▶ [What you should do] In the data below, find each line containing the string "slide" and return it.

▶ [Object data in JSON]
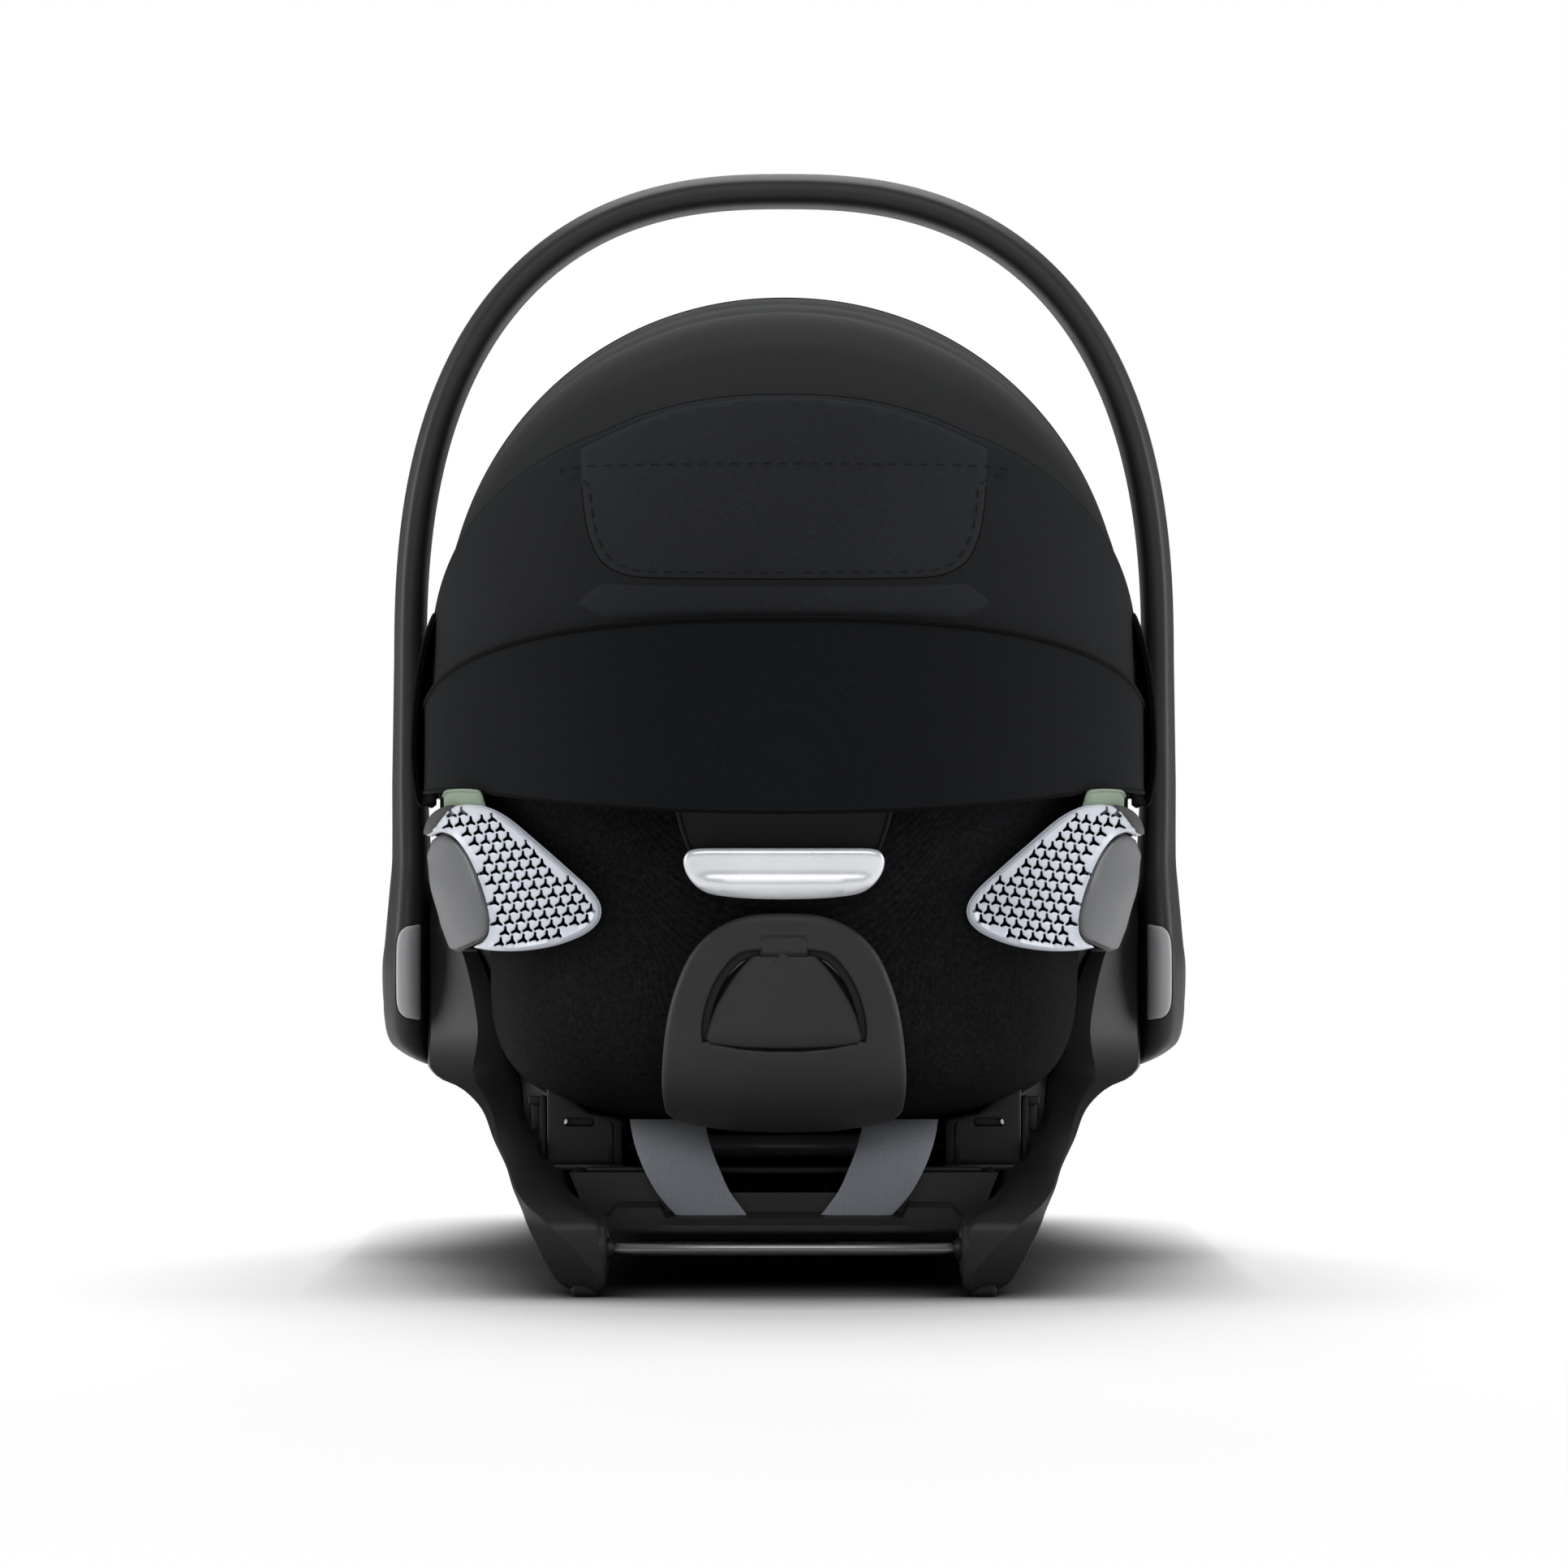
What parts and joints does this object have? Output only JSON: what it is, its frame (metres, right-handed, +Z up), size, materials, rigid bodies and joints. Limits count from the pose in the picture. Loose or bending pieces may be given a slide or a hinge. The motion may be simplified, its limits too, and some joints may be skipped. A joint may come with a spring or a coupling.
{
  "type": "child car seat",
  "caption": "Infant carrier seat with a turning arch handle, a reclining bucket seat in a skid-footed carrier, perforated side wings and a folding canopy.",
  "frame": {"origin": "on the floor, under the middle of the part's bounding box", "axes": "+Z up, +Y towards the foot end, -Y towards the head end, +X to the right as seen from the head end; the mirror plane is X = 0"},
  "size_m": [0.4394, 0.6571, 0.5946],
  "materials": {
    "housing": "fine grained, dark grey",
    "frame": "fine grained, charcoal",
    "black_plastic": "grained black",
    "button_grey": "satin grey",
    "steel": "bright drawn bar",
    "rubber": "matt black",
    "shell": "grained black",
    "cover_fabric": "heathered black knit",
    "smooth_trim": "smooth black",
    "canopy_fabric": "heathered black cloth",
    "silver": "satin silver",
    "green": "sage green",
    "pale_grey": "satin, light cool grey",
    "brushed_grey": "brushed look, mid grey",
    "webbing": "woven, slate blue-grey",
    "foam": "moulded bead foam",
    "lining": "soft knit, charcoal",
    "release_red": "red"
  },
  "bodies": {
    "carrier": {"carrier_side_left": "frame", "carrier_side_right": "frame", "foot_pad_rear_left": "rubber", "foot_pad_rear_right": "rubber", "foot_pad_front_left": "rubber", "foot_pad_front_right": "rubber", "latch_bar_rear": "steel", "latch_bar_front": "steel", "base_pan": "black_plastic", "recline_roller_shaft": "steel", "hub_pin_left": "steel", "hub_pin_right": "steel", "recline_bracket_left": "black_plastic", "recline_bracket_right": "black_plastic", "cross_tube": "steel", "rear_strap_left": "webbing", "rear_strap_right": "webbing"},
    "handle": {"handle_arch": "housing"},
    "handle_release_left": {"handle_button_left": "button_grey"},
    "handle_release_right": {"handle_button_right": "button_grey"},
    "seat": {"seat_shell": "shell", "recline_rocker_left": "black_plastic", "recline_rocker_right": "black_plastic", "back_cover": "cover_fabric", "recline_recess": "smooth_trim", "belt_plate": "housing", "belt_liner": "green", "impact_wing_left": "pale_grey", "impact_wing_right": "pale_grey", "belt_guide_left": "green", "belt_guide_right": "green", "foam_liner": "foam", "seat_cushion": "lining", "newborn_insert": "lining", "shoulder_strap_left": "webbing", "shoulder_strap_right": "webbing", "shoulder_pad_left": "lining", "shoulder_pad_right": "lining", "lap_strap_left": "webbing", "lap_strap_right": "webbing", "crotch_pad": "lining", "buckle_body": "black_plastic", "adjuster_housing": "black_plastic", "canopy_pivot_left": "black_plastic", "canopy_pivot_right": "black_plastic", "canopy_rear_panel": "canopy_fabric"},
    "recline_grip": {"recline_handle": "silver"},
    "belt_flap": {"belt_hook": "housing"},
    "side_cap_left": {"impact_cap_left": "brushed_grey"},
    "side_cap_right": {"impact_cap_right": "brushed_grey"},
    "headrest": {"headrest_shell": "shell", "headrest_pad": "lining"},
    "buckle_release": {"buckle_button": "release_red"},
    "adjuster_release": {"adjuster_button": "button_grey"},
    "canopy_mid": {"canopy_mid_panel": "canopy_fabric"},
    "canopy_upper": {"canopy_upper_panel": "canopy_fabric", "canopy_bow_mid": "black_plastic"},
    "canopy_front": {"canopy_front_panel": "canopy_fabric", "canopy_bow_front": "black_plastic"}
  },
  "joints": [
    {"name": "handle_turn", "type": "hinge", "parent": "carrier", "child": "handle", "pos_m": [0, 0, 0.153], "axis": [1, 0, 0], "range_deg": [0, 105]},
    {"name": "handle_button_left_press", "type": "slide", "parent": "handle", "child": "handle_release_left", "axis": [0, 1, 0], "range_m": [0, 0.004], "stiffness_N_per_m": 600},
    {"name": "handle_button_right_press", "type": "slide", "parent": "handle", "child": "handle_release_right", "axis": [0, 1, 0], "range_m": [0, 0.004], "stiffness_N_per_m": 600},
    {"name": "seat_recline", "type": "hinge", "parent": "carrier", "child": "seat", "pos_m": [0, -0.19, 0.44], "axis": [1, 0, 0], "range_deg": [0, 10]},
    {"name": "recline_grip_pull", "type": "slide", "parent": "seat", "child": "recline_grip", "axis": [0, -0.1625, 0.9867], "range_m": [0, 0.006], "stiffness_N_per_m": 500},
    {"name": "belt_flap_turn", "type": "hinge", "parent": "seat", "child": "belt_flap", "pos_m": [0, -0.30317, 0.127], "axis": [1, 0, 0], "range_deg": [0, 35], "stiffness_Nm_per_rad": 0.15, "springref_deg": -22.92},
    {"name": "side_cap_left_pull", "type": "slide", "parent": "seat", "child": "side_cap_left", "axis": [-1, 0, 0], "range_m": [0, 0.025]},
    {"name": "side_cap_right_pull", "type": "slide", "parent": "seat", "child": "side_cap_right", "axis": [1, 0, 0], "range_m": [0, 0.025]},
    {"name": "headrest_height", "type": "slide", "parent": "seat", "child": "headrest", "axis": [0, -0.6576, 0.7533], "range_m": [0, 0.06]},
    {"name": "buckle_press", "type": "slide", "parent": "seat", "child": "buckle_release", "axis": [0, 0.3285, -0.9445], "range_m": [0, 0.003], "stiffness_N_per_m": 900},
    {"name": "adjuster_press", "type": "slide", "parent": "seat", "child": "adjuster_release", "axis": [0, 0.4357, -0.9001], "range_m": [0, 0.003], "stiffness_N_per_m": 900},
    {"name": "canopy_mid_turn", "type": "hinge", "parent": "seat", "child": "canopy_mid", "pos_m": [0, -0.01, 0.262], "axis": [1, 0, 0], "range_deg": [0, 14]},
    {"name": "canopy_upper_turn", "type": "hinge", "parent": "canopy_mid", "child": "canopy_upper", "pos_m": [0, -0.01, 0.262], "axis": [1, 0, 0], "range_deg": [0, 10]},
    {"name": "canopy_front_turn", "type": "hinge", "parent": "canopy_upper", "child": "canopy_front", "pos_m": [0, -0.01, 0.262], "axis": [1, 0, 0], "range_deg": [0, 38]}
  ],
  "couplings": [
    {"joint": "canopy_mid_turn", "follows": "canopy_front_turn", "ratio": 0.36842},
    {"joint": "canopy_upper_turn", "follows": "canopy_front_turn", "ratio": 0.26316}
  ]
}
==
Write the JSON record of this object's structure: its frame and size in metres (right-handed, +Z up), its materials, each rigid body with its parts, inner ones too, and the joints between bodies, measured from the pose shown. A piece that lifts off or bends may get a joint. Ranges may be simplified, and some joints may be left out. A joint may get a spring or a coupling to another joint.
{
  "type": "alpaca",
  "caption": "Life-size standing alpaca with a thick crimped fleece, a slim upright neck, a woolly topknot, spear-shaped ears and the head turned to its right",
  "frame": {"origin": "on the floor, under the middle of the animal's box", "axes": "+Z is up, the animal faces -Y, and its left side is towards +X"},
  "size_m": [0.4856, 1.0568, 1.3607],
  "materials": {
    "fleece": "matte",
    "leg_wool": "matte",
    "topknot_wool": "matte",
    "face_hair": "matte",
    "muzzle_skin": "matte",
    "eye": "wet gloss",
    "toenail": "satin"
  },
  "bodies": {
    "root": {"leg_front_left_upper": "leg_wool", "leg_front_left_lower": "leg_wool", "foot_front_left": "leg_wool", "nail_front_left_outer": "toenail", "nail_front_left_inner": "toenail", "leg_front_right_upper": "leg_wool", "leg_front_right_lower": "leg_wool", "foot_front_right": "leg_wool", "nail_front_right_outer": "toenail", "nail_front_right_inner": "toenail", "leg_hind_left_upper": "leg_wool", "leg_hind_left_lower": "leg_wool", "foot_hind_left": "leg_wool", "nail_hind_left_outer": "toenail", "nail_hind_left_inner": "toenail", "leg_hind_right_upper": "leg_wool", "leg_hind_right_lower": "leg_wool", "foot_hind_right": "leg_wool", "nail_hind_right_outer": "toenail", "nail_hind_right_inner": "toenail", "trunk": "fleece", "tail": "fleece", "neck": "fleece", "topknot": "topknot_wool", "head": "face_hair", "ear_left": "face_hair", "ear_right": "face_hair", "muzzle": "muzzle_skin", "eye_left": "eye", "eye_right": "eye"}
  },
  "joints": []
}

▶ [Final result]
What parts and joints does this object have? Output only JSON: what it is, its frame (metres, right-handed, +Z up), size, materials, rigid bodies and joints. Limits count from the pose in the picture. Loose or bending pieces may be given a slide or a hinge. The motion may be simplified, its limits too, and some joints may be skipped. A joint may come with a spring or a coupling.
    {"name": "handle_button_left_press", "type": "slide", "parent": "handle", "child": "handle_release_left", "axis": [0, 1, 0], "range_m": [0, 0.004], "stiffness_N_per_m": 600},
    {"name": "handle_button_right_press", "type": "slide", "parent": "handle", "child": "handle_release_right", "axis": [0, 1, 0], "range_m": [0, 0.004], "stiffness_N_per_m": 600},
    {"name": "recline_grip_pull", "type": "slide", "parent": "seat", "child": "recline_grip", "axis": [0, -0.1625, 0.9867], "range_m": [0, 0.006], "stiffness_N_per_m": 500},
    {"name": "side_cap_left_pull", "type": "slide", "parent": "seat", "child": "side_cap_left", "axis": [-1, 0, 0], "range_m": [0, 0.025]},
    {"name": "side_cap_right_pull", "type": "slide", "parent": "seat", "child": "side_cap_right", "axis": [1, 0, 0], "range_m": [0, 0.025]},
    {"name": "headrest_height", "type": "slide", "parent": "seat", "child": "headrest", "axis": [0, -0.6576, 0.7533], "range_m": [0, 0.06]},
    {"name": "buckle_press", "type": "slide", "parent": "seat", "child": "buckle_release", "axis": [0, 0.3285, -0.9445], "range_m": [0, 0.003], "stiffness_N_per_m": 900},
    {"name": "adjuster_press", "type": "slide", "parent": "seat", "child": "adjuster_release", "axis": [0, 0.4357, -0.9001], "range_m": [0, 0.003], "stiffness_N_per_m": 900},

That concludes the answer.